In [3]:
import random

Search Algorithm


In [4]:
# Input: Number and a list of numbers that comes sorted 
#(in case it would not, just make the sort algorithm part of the below function)
# Output: Index of the number that was put in

In [5]:
# pseudocode:
# iterate over the input list
# each time, compare the number for the searched one
# if they are identical
# check for the position of that element within the list
# if there's no match
# return 'not found'

In [44]:
def search_function6(chosen_number, input_list):
#not necessary in this case, because list already sorted, but in case it would not be:
    input_list.sort()
    if chosen_number >= input_list[0] and chosen_number <= input_list[int(len(input_list)-1)]: 
        end_number = input_list[int(len(input_list)-1)]
        start_number = input_list[0]
        
        sub = 1
        while chosen_number < end_number:
            sub = sub + 1
            end_number = input_list[int(len(input_list)-sub)]
            start_number = input_list[0+sub]
        if end_number == chosen_number:
            print(int(len(input_list))-(sub))
    else:
        print("Number not found in list")

In [ ]:
# In a previous code version for the search function, I tested only lowering the end_number, without increasing the start_number at the same time. 
# However as the version that alters both variables at once performed better, timewise 
#(I guess, because the range to search through decreases quicker than if you only alter the upper boundary)
# I chose the code with one more variable over that with one less.

Testing runtime


In [51]:
# http://stackoverflow.com/questions/14608015/how-to-check-if-a-specific-integer-is-in-a-list

# To not only compare the runtime of the code with differently-sized datasets, but also to a code that has uses
# the index function I wrote this snippet to compare to as well
def search_function_with_index(chosen_number2, input_list2):
    if chosen_number2 in input_list2:
        print(input_list2.index(chosen_number2))
    else:
        print("Number not within the list")

In [52]:
test_list_10 = list(range(1,11))
test_list_100 = list(range(1,101))
test_list_1000 = list(range(1,1001))

In [54]:
%time search_function_with_index(2, test_list_10)
%time search_function6(2, test_list_10)
# I'm surprised that my self-written code runs faster (58 microseconds)
# than the one that uses the pre-set index function (95 microseconds)!!!


1
CPU times: user 94 µs, sys: 1 µs, total: 95 µs
Wall time: 106 µs
1
CPU times: user 57 µs, sys: 1 µs, total: 58 µs
Wall time: 66 µs

In [65]:
%time search_function_with_index(74, test_list_100)
%time search_function6(74, test_list_100)
# This time, I'm surprised that for both codes -- irrespective of being self-written or not -- the runtime is faster
# than in the previous test, although the dataset is bigger this time. 

# I also tested by searching for 34, where my code was faster (mine:37 microseconds vs with_index: 48 microseconds)
# And for 2, where my code performs worse than the other one (105 microseconds vs 60)
# As well as for 91, where my code performs better (16 microseconds vs 33)

# I"m surprised about this inconsistency.
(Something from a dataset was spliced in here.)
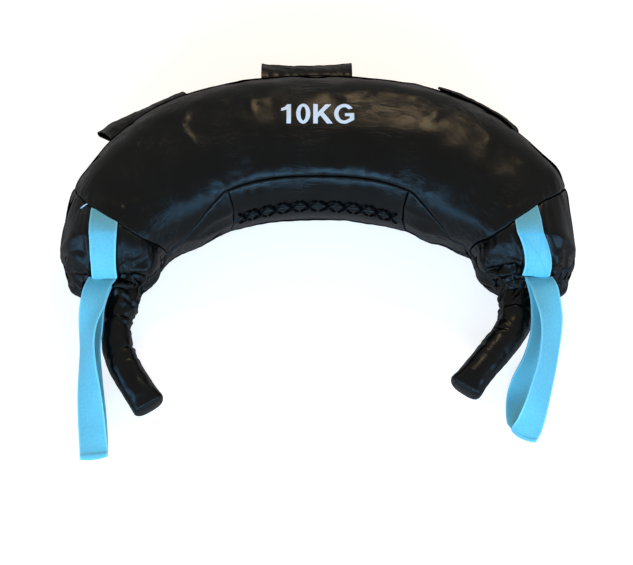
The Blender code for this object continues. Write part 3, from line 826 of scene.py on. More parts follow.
def surface(t, phi, lift):
    """Points on the leather as it lies, with its folds, at that lift, and their normals."""
    t = np.asarray(t, float)
    phi = np.asarray(phi, float)
    far = np.abs(t)
    base = plain_skin(t, phi)
    normal = outward(t, phi)
    flat, beside = under_strap(t, phi, base)
    lip = (far < CLOSURE_HALF) & (np.minimum(phi % 360, 360 - phi % 360) < GUSSET_HALF_ANGLE)
    free = (1 - 0.9 * flat) * np.where(lip, LIP_FREEDOM, 1.0)
    folds = folds_at(t, phi) * free[..., None]
    raised = sum(height * lumps(base, size, seed) for size, height, seed in LUMPS)
    groove = GROOVE["depth"] * bump(far, GROOVE["t"], GROOVE["reach"])
    cuff = CUFF["height"] * bump(far, CUFF["t"], CUFF["reach"])
    raised = raised - groove + cuff - PLEAT_DEPTH * pleat_depth(t, phi)
    raised = raised * free + beside + settled(t, phi, base, free)
    points = base + folds + normal * (raised + lift)[..., None]
    points[..., 2] = np.maximum(points[..., 2], 0.0)
    return points, normal


# Pieces
SMOOTH_ANGLE = 50.0
# distances from both edges of a panel at which it has a row of points, where it rolls in
EDGE_ROWS = (0.0, 0.0003, 0.0008, 0.0015, 0.0025, 0.0042)


def finish_piece(obj, name, finish, body, replaced=()):
    """Names a piece and gives it its finish, its body and the CAD nodes that it replaces."""
    obj.name = name
    obj.data.name = name
    obj.data.materials.clear()
    obj.data.materials.append(finish)
    select_only(obj)
    bpy.ops.object.shade_smooth_by_angle(angle=radians(SMOOTH_ANGLE))
    if body:
        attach(obj, body)
    if replaced:
        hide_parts(*replaced)


def apply_modifiers(obj):
    select_only(obj)
    for modifier in list(obj.modifiers):
        bpy.ops.object.modifier_apply(modifier=modifier.name)


def face_outwards(obj):
    select_only(obj)
    bpy.ops.object.mode_set(mode="EDIT")
    bpy.ops.mesh.select_all(action="SELECT")
    bpy.ops.mesh.normals_make_consistent(inside=False)
    bpy.ops.object.mode_set(mode="OBJECT")


def steps(length, spacing):
    """Shares from 0 to 1 of a length: close together at both edges, and evenly between."""
    inner = length - 2 * EDGE_ROWS[-1]
    count = max(2, round(inner / spacing))
    inside = [EDGE_ROWS[-1] + inner * k / count for k in range(1, count)]
    distances = [*EDGE_ROWS, *inside, *[length - e for e in reversed(EDGE_ROWS)]]
    return np.array(distances) / length


def cut_sheet(points, across, along, thickness, wear_and_highlight=None, closed=False):
    """A sheet through a grid of points, with its cut size in metres as UVs, or a closed tube."""
    rows, columns = points.shape[:2]
    bpy.ops.mesh.primitive_grid_add(x_subdivisions=rows - 1, y_subdivisions=columns - 1, size=1.0)
    obj = bpy.context.object
    mesh = obj.data
    grid = np.zeros(len(mesh.vertices) * 3, np.float32)
    mesh.vertices.foreach_get("co", grid)
    grid = grid.reshape(-1, 3)
    i = np.rint((grid[:, 0] + 0.5) * (rows - 1)).astype(int)
    j = np.rint((grid[:, 1] + 0.5) * (columns - 1)).astype(int)
    mesh.vertices.foreach_set("co", points[i, j].astype(np.float32).ravel())
    corners = np.zeros(len(mesh.loops), np.int32)
    mesh.loops.foreach_get("vertex_index", corners)
    mesh.uv_layers.active.name = "cut"
    cut = np.stack([across[i, j], along[i, j]], -1)[corners]
    mesh.uv_layers.active.data.foreach_set("uv", cut.astype(np.float32).ravel())
    # a mark of rubbed wear and painted highlight together, read by the leather's finish
    if wear_and_highlight is not None:
        rubbed_and_highlit = mesh.attributes.new("wear_and_highlight", "FLOAT", "POINT")
        rubbed_and_highlit.data.foreach_set("value", wear_and_highlight[i, j].astype(np.float32))
    mesh.update()
    if closed:
        bpy.ops.object.mode_set(mode="EDIT")
        bpy.ops.mesh.select_all(action="SELECT")
        bpy.ops.mesh.remove_doubles(threshold=1e-6)
        bpy.ops.object.mode_set(mode="OBJECT")
    if thickness:
        wall = obj.modifiers.new("wall", "SOLIDIFY")
        wall.thickness = thickness
        wall.offset = -1
        wall.use_even_offset = False
        apply_modifiers(obj)
    return obj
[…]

I would have expected that having a number closer to the start (2) 
# or end (91) would lead in both cases to one code being more efficient than the other
# rather than having one perform better on the lower and and one perform better on the upper end


73
CPU times: user 46 µs, sys: 1e+03 ns, total: 47 µs
Wall time: 51 µs
73
CPU times: user 33 µs, sys: 0 ns, total: 33 µs
Wall time: 36 µs

In [68]:
%time search_function_with_index(931, test_list_1000)
%time search_function6(931, test_list_1000)

# Test searching for 2: the with_index one runs faster (30 vs 410 microseconds)
# Test searching for 501: the with_index one runs faster (49 vs 215 microseconds)
# Test searching for 931: the with_index one runs faster (90 vs 118 microseconds)

# It's makes sense that both codes need longer to run over a 1000 element dataset than 
# over the previous 100 element dataset. 

# Contrary to the runtime tests for the sorting function, it seems that for the my search function there's a
# possible correlation between dataset-size and runtime, given the fact that the runtime for the 1000-element
# dataset is roughly ten times longer than the runtime for the 100-element dataset.

# However now I'm even more confused why in previous cases my code was more efficient than the one using the
# preset index function


930
CPU times: user 89 µs, sys: 1e+03 ns, total: 90 µs
Wall time: 93 µs
930
CPU times: user 108 µs, sys: 10 µs, total: 118 µs
Wall time: 134 µs

In [ ]: